What originally turned you on to film?
I have very early memories of seeing Saturday matinees at the Ipswich Film Theatre as a child and being really enamoured of the whole experience. It was very much an independent cinema, with a tiny sweet shop, curtains and torch-waving ushers who sit through the entire film. That sounds like I'm 68 rather than 28 but the place had an old feel even for the time. Seeing films from Kes to Jason and the Argonauts to The Rocketeer gave me a really diverse cinema experience. I also wanted to be an actor for a while but realised I'm a bit of a repressed, control-freak so animation seemed like the perfect expression for me.
Career high so far?
Um, there's been lots in the last 2 years but the graduation show from the NFTS was a highlight. After working so intensely on a 6 minute film (Stand Up) then releasing it on an audience without any idea how it'll be received was quite an experience. I really put blood and sweat into it and to get film industry folk and members of the public connecting with it was overwhelming. More recently, flying out to Stuttgart to collect the Grand Prize (narrowly avoiding major volcanic-ash related setbacks) for A Family Portrait was a massive honour.
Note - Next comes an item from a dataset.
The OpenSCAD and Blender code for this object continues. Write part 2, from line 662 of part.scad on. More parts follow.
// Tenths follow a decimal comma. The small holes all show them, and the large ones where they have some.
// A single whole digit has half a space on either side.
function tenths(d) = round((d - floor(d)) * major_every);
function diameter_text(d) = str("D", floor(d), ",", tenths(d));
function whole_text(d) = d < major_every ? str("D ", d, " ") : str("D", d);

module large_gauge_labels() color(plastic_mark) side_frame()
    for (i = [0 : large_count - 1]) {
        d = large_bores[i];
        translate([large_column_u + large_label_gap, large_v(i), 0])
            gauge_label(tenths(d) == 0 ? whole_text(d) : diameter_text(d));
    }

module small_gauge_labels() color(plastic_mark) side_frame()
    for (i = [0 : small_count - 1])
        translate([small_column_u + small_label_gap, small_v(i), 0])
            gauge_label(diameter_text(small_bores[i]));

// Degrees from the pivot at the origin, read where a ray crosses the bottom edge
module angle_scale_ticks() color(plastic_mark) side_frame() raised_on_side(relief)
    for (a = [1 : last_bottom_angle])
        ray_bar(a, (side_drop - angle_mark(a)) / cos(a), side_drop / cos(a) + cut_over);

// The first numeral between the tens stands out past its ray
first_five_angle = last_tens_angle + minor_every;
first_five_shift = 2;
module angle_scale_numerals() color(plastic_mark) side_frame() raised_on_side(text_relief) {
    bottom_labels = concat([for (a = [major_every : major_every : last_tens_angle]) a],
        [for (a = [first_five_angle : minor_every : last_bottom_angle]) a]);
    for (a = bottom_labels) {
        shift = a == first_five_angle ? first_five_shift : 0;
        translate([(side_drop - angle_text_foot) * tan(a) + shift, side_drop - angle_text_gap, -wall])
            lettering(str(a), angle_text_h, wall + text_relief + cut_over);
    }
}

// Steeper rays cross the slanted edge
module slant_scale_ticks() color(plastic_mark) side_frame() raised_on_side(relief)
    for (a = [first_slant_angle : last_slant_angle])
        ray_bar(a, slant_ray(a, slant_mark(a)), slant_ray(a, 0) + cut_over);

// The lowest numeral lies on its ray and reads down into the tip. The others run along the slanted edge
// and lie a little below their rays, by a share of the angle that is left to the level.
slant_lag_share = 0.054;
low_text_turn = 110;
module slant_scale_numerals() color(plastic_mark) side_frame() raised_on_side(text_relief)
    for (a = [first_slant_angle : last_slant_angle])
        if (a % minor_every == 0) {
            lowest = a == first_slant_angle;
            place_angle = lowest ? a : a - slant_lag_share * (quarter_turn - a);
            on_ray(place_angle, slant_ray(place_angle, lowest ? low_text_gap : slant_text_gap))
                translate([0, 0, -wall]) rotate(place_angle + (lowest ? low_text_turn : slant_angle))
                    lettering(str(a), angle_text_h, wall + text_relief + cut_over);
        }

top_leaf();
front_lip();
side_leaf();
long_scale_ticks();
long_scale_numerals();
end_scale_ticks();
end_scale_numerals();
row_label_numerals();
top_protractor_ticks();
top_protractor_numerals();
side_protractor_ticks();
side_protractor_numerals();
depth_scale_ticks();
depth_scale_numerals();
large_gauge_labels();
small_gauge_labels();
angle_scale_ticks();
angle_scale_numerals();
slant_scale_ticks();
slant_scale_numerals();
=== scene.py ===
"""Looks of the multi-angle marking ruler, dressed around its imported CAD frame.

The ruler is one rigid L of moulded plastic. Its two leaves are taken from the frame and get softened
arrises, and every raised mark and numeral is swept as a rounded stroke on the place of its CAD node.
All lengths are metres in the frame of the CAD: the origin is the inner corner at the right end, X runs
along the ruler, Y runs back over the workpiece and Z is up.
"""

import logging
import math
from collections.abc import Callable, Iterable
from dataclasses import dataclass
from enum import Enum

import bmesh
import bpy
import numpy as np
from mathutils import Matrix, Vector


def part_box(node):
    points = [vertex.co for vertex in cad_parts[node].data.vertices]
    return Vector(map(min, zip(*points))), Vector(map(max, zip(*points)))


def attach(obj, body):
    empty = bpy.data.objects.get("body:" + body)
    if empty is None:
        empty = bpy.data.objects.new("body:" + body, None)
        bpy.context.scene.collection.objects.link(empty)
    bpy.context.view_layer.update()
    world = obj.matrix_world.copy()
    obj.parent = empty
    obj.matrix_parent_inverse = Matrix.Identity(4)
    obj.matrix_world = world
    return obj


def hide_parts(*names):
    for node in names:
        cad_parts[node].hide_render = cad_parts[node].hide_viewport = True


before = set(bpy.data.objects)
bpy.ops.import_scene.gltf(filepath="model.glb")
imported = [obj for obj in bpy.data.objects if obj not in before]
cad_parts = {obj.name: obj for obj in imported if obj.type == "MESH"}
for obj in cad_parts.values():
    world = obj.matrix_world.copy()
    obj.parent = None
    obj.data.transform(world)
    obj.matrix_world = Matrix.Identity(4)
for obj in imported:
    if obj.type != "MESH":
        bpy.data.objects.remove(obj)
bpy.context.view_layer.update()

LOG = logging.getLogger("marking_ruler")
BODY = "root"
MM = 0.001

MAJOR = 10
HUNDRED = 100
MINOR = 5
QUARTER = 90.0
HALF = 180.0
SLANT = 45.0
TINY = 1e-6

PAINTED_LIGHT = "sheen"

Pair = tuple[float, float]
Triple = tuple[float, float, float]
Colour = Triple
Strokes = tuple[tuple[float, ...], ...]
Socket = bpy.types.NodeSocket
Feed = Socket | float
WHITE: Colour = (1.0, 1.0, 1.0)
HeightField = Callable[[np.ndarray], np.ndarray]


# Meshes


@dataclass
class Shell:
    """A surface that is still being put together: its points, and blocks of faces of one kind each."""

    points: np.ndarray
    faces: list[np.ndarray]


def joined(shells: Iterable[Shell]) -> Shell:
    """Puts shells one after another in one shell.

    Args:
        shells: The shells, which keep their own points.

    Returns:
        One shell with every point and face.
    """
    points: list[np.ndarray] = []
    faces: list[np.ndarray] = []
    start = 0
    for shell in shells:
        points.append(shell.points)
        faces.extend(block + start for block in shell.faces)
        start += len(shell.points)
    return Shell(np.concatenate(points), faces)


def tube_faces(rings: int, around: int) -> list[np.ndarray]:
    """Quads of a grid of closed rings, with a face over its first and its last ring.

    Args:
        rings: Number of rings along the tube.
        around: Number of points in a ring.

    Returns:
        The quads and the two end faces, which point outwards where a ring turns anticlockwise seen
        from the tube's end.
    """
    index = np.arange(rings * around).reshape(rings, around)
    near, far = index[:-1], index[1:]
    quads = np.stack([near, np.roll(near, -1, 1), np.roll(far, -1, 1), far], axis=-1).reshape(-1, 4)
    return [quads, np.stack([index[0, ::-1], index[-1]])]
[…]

Your first job in the film industry?
My first job was as a boom operator, age 17. It was my first time on a professional set and I was a nervous wreck. I remember the first set-up was an exterior wide shot so I had to extend my boom to full length in ultra-windy conditions. It was so heavy I ended up resting it on my head, not recommended unless you want to bruise the hell out of your skull. But once I got the hang of it I was fine, and it's an excellent job for getting to see the workings of a director and crew.
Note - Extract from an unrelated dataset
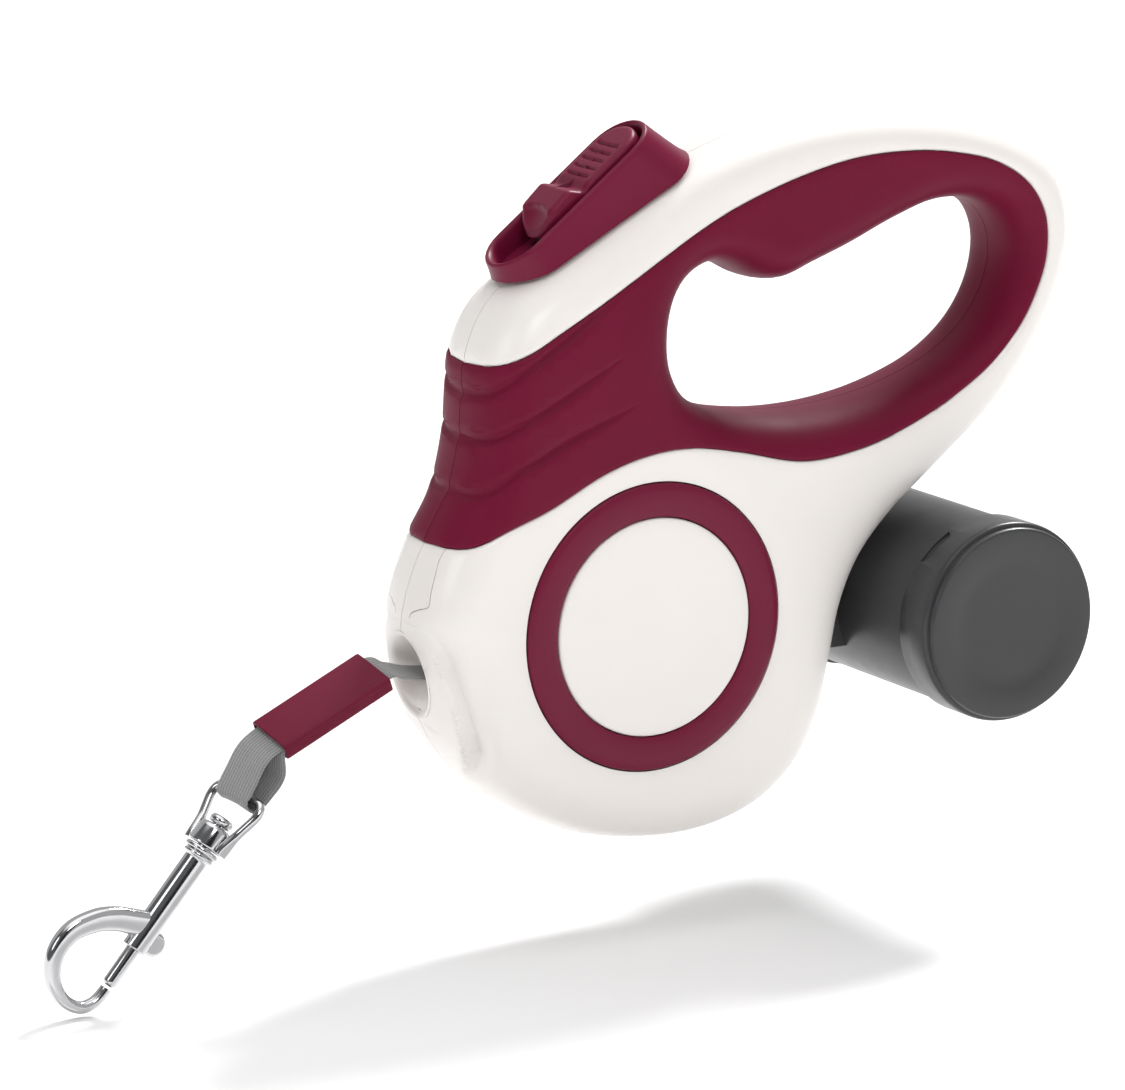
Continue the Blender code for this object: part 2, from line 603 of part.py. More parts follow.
def make_button(reel, maroon, nylon, steel):
    top = frame("button_frame", BUTTON_CENTRE, Matrix.Rotation(-BUTTON_SLOPE, 3, "Y"), reel)
    tilt = math.tan(BUTTON_SLOPE - LAND_SLOPE)
    floor = -8.6 * MM

    def base(x, y):
        """Height of the bezel's foot, which follows the crowned land."""
        return floor + 0.5 * MM - x * tilt - land_drop(y) * 0.98

    foot = [(x, y, base(x, y) + GAP) for x, y in stadium(BEZEL_LENGTH + 5 * MM, BEZEL_WIDTH + 1 * MM, 1.5 * MM)]
    rim = [(x, y, -0.7 * MM) for x, y in stadium(BEZEL_LENGTH, BEZEL_WIDTH - 1.4 * MM, 0)]
    crest = [(x, y, 0) for x, y in stadium(BEZEL_LENGTH - 1.2 * MM, BEZEL_WIDTH - 2.6 * MM, 0)]
    bezel = add("button_bezel", loft([foot, rim, crest]), top, maroon)
    well_top = [(x, y, 3 * MM) for x, y in stadium(BEZEL_LENGTH - 4 * MM, BUTTON_WIDTH + 2 * GAP, 0)]
    well_low = [(x, y, floor + 1.3 * MM - x * tilt) for x, y, _ in well_top]
    cut(bezel, add("button_well", loft([well_top, well_low]), top))
    cut(bezel, add("bezel_slot", block((-16 * MM, -4.4 * MM, -20 * MM), (10 * MM, 4.4 * MM, 2 * MM)), top))

    def crown(x):
        """Height of the button's top: a ribbed pad behind, a dip, and the lock hump in front."""
        hump = math.exp(-((x + 10.5 * MM) / (3.0 * MM)) ** 2) * 3.4 * MM
        dip = math.exp(-((x + 4 * MM) / (3.2 * MM)) ** 2) * 1.1 * MM
        nose = max(0.0, (-12.5 * MM - x) / (4 * MM)) * 2.6 * MM
        return 0.7 * MM + hump - dip - nose

    shift = 4.2 * MM
    outer = stadium(BUTTON_LENGTH, BUTTON_WIDTH, shift)
    # the top is a loft across the button, so that its crown follows the side view
    stations = sorted({round(x, 6) for x, _ in outer} | {-9e-3, -6e-3, -3e-3, 0.0, 4e-3, 8e-3})
    loops = []
    for x in stations:
        half = max(0.4 * MM, half_width(outer, x))
        side = max(0.2 * MM, half - 1.3 * MM)
        lift = crown(x)
        bottom = (-1.6 if x < -4 * MM else -3.2) * MM
        loops.append([(x, half, bottom), (x, half, lift - 1.1 * MM), (x, side, lift), (x, -side, lift),
                      (x, -half, lift - 1.1 * MM), (x, -half, bottom)])
    add("brake_button", loft(loops), top, maroon)

    carrier = add("button_carrier", block((-14 * MM, -4 * MM, -5.6 * MM), (8.6 * MM, 4 * MM, -3.5 * MM)),
                  top, nylon)
    fuse(carrier, add("carrier_leg", block((-13.2 * MM, -2.5 * MM, -27.5 * MM), (-9.6 * MM, 2.5 * MM, -4 * MM)),
                      top))
    seat = coil(2.2 * MM, 0.3 * MM, -15.6 * MM, -6.3 * MM, 4, "Z")
    spring = add("button_spring", seat, top, steel)
    spring.location = (4 * MM, 0, 0)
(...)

If I knew then what I know now…
I'd be a little more fearless about the whole thing. When you're younger, film seems like this intangible object that you know is made but you don't quite know how. But eventually I realised it's just another job that takes a whole load of passion and hard graft like many others and if someone has to make them why not me?
Your favourite British film?
Tough one, as a kid I loved the morose humour and heart of Kes and that still stays with me. Monty Python's The Life of Brian still stands up as funniest British film ever whilst being effortlessly provocative. Recently I was amazed by Fish Tank, the performances and atmosphere really hooked me. But I'd say my favourite British film of all time is Don't Look Now for it's harrowing opening sequence, beautiful sex scene and all round cracking performances, editing and cinematography.
If you could have directed any film ever made…
Festen. It's a Danish film by Thomas Vinterberg which was part of the Dogma movement in the '90s. It has some of the most uncomfortable moments in any film and is tinged with the blackest of humour. When I saw it I thought, if I can make an audience feel as awkward as I did when I watched Festen I could die happy. I've been trying ever since.
The first film you ever saw?
At the cinema, probably Honey I Shrunk the Kids. Rick Moranis is probably the best actor of his or any generation.
Favourite line or scene from a film?
I'm not very good at favourites as my brain is quite messy and disorganised but my favourite break-up movie (hence seeing it quite often) is Swingers so I'd say the scene where Jon Favreau's character plucks up the courage to call a girl whose number he scored, only to get her answer phone. After getting cut off repeatedly by the beeps he calls back again and again. After a series of increasingly weird messages the girl picks up having been there all along, and just says 'don't ever call again'. Two words, Hil-arious.
Favourite screen kiss?
Aside from the sex scene mentioned above (which I think has some kissing?) I love Dustin Hoffman kissing Ann Bancroft in The Graduate, right in between her inhaling and exhaling her cigarette. Sexy.
Favourite screen villain?
I guess as an animator I should a least quote one...so I'll say General Woundwort from Watership Down. I know it's a cliché to say it's a terrifying film but it is and the General's Pink Eye and menacing teeth is enough to prolong bed-wetting well in to anyone's mid-teens. Er, except mine, obviously.
Who would play you in the film about your life?
If I was going to wildly flatter myself and my life was like a serious, pschological drama I'd say Adrian Brody. But as it's more like an 'amusing' British sit-com I'd say Ralf Little from 4 Pints of Lager and a Packet of Crisps fame. But I don't think there'll be a film about my life. Yet.